The Anglo-Portuguese Treaty of Windsor is the oldest international agreement, anywhere, that is still in force. While there have been wars between England and France and England and Spain, there have been none between this country and Portugal. Friendly relations have endured for centuries. Even bottles of port all seem to have English names (Graham’s, Taylor, Dow, and so on). It is fitting, therefore, that Brighton has a particular place in Portugal’s history.

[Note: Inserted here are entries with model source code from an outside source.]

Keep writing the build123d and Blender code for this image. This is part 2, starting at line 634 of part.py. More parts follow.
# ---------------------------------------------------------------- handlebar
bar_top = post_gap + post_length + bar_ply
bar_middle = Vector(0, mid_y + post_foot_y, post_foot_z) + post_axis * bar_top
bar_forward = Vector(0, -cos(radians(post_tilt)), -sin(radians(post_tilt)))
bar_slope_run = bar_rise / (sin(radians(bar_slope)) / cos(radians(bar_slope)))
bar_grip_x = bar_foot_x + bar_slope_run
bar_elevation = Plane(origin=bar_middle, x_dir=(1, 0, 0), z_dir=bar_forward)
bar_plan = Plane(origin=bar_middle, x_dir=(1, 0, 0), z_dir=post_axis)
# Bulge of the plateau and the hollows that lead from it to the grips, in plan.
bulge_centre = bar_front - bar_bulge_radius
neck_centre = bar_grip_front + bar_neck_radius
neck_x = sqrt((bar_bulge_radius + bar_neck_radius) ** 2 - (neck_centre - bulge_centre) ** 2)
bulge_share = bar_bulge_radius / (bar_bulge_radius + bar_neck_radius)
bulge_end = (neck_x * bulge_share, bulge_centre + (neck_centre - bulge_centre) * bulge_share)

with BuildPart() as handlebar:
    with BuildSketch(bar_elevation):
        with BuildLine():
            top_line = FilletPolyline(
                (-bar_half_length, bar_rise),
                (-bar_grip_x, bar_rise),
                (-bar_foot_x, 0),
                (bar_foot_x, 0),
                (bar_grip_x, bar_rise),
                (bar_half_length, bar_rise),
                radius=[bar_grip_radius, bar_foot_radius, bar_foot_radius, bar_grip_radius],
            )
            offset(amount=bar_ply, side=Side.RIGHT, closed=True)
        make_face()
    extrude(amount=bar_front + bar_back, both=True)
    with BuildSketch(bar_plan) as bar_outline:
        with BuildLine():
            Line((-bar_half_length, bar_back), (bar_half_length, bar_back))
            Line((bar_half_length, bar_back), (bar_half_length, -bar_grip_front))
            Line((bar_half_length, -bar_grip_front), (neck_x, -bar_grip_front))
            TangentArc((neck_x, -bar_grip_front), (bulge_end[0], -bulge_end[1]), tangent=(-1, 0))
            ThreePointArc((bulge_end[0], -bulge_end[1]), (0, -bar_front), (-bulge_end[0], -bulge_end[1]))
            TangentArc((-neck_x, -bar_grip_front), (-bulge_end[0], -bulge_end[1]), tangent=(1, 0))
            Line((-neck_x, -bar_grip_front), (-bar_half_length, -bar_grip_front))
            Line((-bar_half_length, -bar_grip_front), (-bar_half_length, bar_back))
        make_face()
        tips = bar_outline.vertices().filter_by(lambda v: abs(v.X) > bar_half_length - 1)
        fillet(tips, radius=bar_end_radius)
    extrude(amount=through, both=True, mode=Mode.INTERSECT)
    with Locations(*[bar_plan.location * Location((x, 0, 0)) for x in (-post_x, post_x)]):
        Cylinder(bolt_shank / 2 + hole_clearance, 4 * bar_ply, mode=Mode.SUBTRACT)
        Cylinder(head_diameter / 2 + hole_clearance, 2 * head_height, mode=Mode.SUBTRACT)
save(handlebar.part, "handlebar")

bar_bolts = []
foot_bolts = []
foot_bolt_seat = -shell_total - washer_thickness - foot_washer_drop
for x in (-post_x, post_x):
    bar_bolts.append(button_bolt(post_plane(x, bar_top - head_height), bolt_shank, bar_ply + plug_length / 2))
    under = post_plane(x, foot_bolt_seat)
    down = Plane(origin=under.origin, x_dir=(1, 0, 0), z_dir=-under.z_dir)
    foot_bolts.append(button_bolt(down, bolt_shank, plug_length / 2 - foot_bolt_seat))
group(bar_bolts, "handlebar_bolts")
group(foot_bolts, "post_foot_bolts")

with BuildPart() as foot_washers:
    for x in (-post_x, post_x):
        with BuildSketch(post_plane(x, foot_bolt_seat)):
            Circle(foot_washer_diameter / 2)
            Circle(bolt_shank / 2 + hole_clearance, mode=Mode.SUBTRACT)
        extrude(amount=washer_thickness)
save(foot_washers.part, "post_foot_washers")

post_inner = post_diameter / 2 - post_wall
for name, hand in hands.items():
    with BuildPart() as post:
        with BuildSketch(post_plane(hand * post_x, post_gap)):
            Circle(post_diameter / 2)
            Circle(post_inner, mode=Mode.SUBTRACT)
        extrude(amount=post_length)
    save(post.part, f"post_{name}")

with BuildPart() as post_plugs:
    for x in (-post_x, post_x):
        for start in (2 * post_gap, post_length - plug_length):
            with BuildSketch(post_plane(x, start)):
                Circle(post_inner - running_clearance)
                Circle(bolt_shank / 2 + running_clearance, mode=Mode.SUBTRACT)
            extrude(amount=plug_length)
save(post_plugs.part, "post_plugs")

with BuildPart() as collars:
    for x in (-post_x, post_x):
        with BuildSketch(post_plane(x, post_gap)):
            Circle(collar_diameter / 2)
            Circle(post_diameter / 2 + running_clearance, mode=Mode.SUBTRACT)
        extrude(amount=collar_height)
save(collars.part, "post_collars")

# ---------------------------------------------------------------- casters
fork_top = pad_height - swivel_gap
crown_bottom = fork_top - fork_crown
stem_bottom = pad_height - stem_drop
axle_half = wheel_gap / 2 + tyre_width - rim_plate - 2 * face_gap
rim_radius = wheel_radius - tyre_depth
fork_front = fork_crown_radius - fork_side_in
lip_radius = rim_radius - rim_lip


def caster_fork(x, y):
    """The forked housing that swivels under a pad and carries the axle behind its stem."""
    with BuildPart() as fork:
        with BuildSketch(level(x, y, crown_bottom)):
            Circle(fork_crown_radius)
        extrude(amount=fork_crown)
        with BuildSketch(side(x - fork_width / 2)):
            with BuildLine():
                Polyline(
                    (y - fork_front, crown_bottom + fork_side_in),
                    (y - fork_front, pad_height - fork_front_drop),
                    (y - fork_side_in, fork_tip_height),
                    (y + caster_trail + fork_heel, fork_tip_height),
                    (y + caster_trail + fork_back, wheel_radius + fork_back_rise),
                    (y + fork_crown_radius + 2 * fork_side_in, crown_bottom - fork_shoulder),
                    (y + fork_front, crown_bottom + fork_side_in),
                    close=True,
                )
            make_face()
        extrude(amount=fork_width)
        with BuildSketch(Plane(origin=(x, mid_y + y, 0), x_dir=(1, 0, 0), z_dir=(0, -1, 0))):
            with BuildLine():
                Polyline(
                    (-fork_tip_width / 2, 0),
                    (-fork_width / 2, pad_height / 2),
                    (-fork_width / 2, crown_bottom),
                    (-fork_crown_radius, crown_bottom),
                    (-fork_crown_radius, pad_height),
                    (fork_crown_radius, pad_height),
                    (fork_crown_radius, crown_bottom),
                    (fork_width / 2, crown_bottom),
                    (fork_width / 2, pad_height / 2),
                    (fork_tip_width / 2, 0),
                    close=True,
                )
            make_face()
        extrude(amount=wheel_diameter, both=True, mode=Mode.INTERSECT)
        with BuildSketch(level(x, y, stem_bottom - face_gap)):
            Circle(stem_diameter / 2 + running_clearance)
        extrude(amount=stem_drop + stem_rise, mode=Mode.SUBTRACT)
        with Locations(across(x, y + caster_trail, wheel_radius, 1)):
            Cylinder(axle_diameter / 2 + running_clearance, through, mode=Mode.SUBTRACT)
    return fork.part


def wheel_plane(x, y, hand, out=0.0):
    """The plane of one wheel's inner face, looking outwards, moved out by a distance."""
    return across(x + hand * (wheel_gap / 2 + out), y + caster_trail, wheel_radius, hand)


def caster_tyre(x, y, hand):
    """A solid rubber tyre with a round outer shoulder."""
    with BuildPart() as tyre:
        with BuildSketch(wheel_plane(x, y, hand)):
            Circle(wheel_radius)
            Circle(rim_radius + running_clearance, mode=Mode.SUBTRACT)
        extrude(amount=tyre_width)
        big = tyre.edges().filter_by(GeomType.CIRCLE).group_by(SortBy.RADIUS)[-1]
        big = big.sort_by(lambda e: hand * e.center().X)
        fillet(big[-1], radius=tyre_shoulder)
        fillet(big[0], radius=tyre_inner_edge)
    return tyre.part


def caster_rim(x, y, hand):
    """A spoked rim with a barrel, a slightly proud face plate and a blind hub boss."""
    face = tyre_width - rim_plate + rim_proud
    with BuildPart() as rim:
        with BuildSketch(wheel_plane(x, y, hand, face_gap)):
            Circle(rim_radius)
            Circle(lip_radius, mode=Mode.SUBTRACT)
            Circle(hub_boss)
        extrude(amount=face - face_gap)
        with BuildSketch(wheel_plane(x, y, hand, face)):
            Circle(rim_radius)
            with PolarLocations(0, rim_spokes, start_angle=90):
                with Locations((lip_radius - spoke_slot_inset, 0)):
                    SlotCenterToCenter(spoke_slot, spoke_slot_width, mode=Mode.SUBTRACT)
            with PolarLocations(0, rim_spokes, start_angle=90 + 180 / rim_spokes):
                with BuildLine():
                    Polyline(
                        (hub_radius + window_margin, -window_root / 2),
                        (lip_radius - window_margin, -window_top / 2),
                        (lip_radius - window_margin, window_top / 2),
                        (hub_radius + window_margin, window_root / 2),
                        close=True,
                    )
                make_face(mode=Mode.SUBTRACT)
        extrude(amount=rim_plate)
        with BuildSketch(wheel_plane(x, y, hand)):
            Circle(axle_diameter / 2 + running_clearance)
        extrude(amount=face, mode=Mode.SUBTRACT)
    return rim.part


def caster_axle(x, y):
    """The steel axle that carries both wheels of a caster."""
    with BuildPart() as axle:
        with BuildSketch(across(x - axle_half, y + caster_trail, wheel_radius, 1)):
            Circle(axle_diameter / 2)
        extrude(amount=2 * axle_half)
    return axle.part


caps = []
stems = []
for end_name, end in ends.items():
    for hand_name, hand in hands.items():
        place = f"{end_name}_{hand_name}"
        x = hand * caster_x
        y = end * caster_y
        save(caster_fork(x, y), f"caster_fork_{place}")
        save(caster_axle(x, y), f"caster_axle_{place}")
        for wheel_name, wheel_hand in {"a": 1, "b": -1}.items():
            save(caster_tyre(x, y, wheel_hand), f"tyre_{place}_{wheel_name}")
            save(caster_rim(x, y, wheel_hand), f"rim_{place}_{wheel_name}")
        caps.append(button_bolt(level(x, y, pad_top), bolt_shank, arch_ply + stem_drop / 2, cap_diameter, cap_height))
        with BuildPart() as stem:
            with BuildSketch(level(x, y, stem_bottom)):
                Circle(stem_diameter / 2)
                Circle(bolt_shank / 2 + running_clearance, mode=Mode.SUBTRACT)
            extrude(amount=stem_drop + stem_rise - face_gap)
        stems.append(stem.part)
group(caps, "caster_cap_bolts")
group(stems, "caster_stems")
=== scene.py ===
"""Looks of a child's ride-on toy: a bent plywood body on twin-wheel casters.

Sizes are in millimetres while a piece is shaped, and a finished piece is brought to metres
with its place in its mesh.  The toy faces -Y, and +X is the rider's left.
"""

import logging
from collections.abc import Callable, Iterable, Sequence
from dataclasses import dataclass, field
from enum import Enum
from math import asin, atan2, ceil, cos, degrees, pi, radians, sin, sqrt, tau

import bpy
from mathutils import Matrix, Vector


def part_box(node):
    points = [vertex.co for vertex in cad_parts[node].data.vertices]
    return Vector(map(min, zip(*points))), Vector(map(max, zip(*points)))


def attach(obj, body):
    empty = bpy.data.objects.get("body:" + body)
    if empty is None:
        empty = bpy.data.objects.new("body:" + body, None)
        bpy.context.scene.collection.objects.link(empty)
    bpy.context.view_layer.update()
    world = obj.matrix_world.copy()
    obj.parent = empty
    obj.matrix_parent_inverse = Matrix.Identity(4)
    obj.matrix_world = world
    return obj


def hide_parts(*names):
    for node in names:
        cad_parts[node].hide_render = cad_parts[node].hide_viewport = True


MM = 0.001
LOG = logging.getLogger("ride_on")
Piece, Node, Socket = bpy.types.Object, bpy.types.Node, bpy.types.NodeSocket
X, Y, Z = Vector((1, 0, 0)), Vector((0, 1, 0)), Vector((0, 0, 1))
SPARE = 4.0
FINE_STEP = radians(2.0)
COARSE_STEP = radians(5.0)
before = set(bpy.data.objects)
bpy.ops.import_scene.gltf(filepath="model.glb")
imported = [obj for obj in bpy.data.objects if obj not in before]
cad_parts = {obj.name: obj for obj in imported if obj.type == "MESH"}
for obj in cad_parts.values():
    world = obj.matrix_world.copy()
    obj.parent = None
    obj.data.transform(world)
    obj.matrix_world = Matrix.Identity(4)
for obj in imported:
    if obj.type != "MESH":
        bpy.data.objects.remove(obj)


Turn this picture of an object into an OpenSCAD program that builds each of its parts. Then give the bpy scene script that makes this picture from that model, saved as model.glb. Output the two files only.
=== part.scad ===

The Treaty was already 420 years old when the Prince Regent built in 1808 what was later to become the Brighton Dome. The future George IV could not have known, of course, that his stables would be sold off by his niece, Queen Victoria, to become a concert venue. Nor could he have known, at the beginning of the nineteenth century, that the venue would much later have a walk-on part in Western Europe’s last revolution, Portugal’s Carnation Revolution.
In 1974 the converted stables got its biggest gig: hosting the Eurovision Song Contest after the original hosts, Luxembourg, pulled out. Of the 17 entrants that year, six were sung in English, and included Olivia Newton-John (for the UK) and, making their debut, a little-known Swedish foursome called ABBA.

Portugal’s entry was set to be sung last-but-one. Its position and timing in the programme is a matter of folklore back home, for the start of the song was the signal rebels had set upon to begin the overthrow of their government in a bloodless coup.
Going under the sinister name of Estado Novo (the New State), Portugal had been governed by a dictatorship since 1926. Its principal architect was the unlikely figure of António de Oliveira Salazar, a technocratic university economics professor. Taking over an impoverished nation, Salazar set about the total re-organisation of the Portuguese economy and society. While GDP grew over the next four decades (averaging 5 to 7 percent from 1960 to 1973), so did political repression.
The New State was not a fascist dictatorship like Mussolini’s Italy or Nazi Germany. Nor was it in the same mould as Franco’s Spain. Portugal espoused an entirely new political system. It eschewed what Salazar described as fascism’s ‘pagan’ elements, and gave prominence to the Catholic Church and ‘the family’.
To get an idea of how repressive the government was, look no further than the fact that the human rights organisation Amnesty International was founded because of the jailing, in Portugal, of two students for the crime of merely raising a toast to ‘freedom’.
It wasn’t just at home that the New State was repressive. By 1974, Angola, Mozambique, East Timor, and Macau were still all governed from Lisbon. The New State had been doubling down on colonialism since 1945 instead of preparing for an orderly imperial retreat. Portuguese peasants were encouraged to emigrate to the colonies as late as the 1960s to boost the European population there and take advantage of racist employment laws. Forced labour of Africans was still practised until the 1950s, and extractive industries benefiting Portugal flourished. In 1960 and 1961, India marched into Goa and other enclaves on the subcontinent, ousting the Portuguese colonisers. But in its African colonies, Portugal was hanging on and fighting wars of independence it could ill afford.
At home, in 1974, resistance to the government grew. Like so many dictatorships, the New State was running out of steam and was being drained by its colonial wars. The 1973 publication of a book called ‘Portugal e o futuro’ (‘Portugal and the Future’), by a decorated war hero, spurred the calls for revolutionary change and lit the fuse.
A plot was formed by army officers to launch a coup against the regime on 25 April 1974. At 10.55pm, Portugal’s Eurovision entry was broadcast on national radio. The contest itself had taken place in Brighton three weeks earlier, with Portuguese listeners getting a recording, but that was the signal for the coup to begin. By the morning, troops were on the streets, some with carnations in the muzzles of their rifles, giving the revolt the moniker ‘the Carnation Revolution’. The dictatorship crumbled with hardly any resistance. Since 1974, Portugal’s fortunes have risen markedly. Civil and political rights were quickly established.
A sustained period of strong growth and improvements in health and educational outcomes resulted from joining the EEC with Spain in 1986. From being a human rights’ pariah state, Portugal’s politicians have gone on to become leaders on the world stage. In 2004, former prime minister José Manuel Barroso became president of the European Commission and, in 2017, Barroso’s predecessor as premier, António Guterres, was sworn-in as Secretary General of the United Nations. With Greece’s overthrow of military government the same year, and Spain’s Franco in the last year of his life, 1974 was a portentous year for European democracy. But it is the Carnation Revolution that surely deserves a special place in the hearts of Brighton and all Sussex. As, of course, do ABBA.